How, then, to make a performance bearer of a certain ecological thought, a trigger for the emergence of reflections on one’s present condition and new possible futures? In the very text that accompanies Squid Dinner (2018) you talk, for example, about how the traditional sublime dichotomously divides nature and culture, and, then, several times, about “technology” as a tool capable of establishing new coexistences and less polarized balances between the two spheres…

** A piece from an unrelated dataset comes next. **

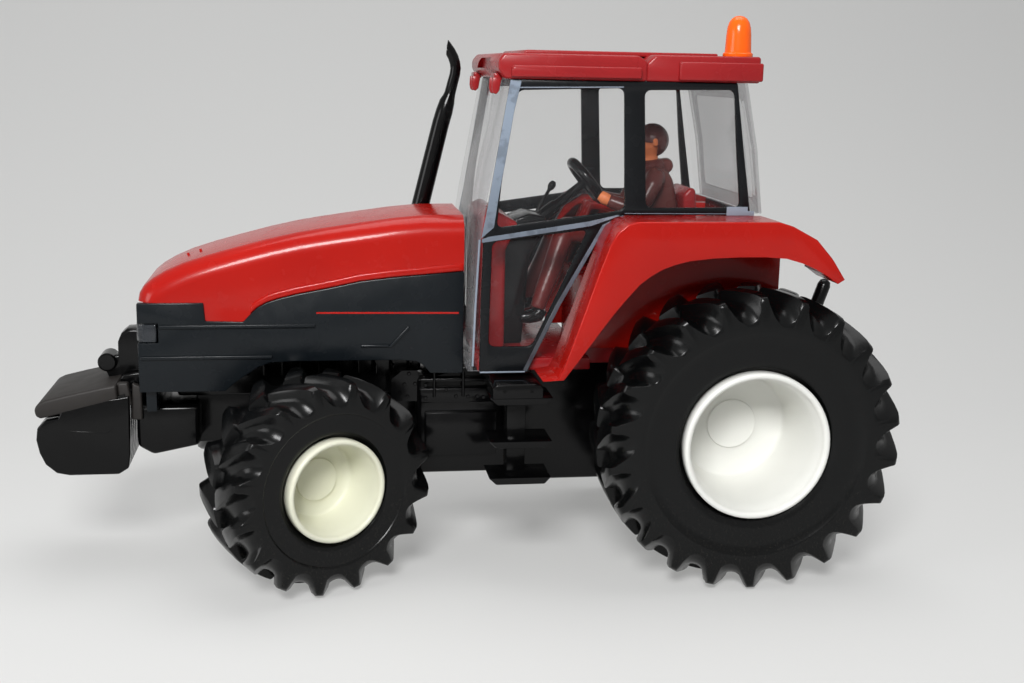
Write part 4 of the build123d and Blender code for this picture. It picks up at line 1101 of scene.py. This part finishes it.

Agnes Questionmark: In Squid Dinner two tons of Roman tuff had been brought into the gallery of The Orange Garden, where an inhospitable path between ceramic sculptures and a stream of water led the viewer into a flooded room covered with algae and lichen. There I am, among the algae, submerged totally in still water – for now – waiting. I am there waiting for someone to rescue me or to jump in with me. It is a future projection with a clear reference to our past as water inhabitants. As fairy-tale as the image is, it is still disturbing and distressing to many. Is a future in the water possible? Would we one day be forced to hold our breath forever? Are we ready for a radical change in our life on earth? Also, what would we look like in water? What would our forms and morphologies be as aquatic beings? During my performances, my body becomes a political vehicle that transports the viewer to a stage of confusion and questioning. As Lucretius writes in De Rerum Natura, it is from dry land that the viewer contemplates shipwreck, and it is precisely because his feet touch land that he is able to perceive the event as tragedy. From a privileged and saved perspective one can perceive the tragic: this is the same concept that lays behind theater performances. My question is, how do I get the viewer into the water? To get them to jump in and take part in the shipwreck? For Cousteau, technological advances would have led us by now to live most of our time underwater. Unfortunately, the ocean is still an alien and unexplored place. The project Nemo’s Garden is already preparing for an apocalypse, by exploring the idea of growing plants underwater. In America, Project CETI is developing artificial intelligence that can not only translate conversations between cetaceans but also respond to and communicate with them. These are just a few of the many innovative projects pushing humans to create a symbiotic relationship with the rest of the sea and land creatures to bring forth new solutions and compromises with the inhuman. Let the fascists live on Mars, I remain alien on Earth.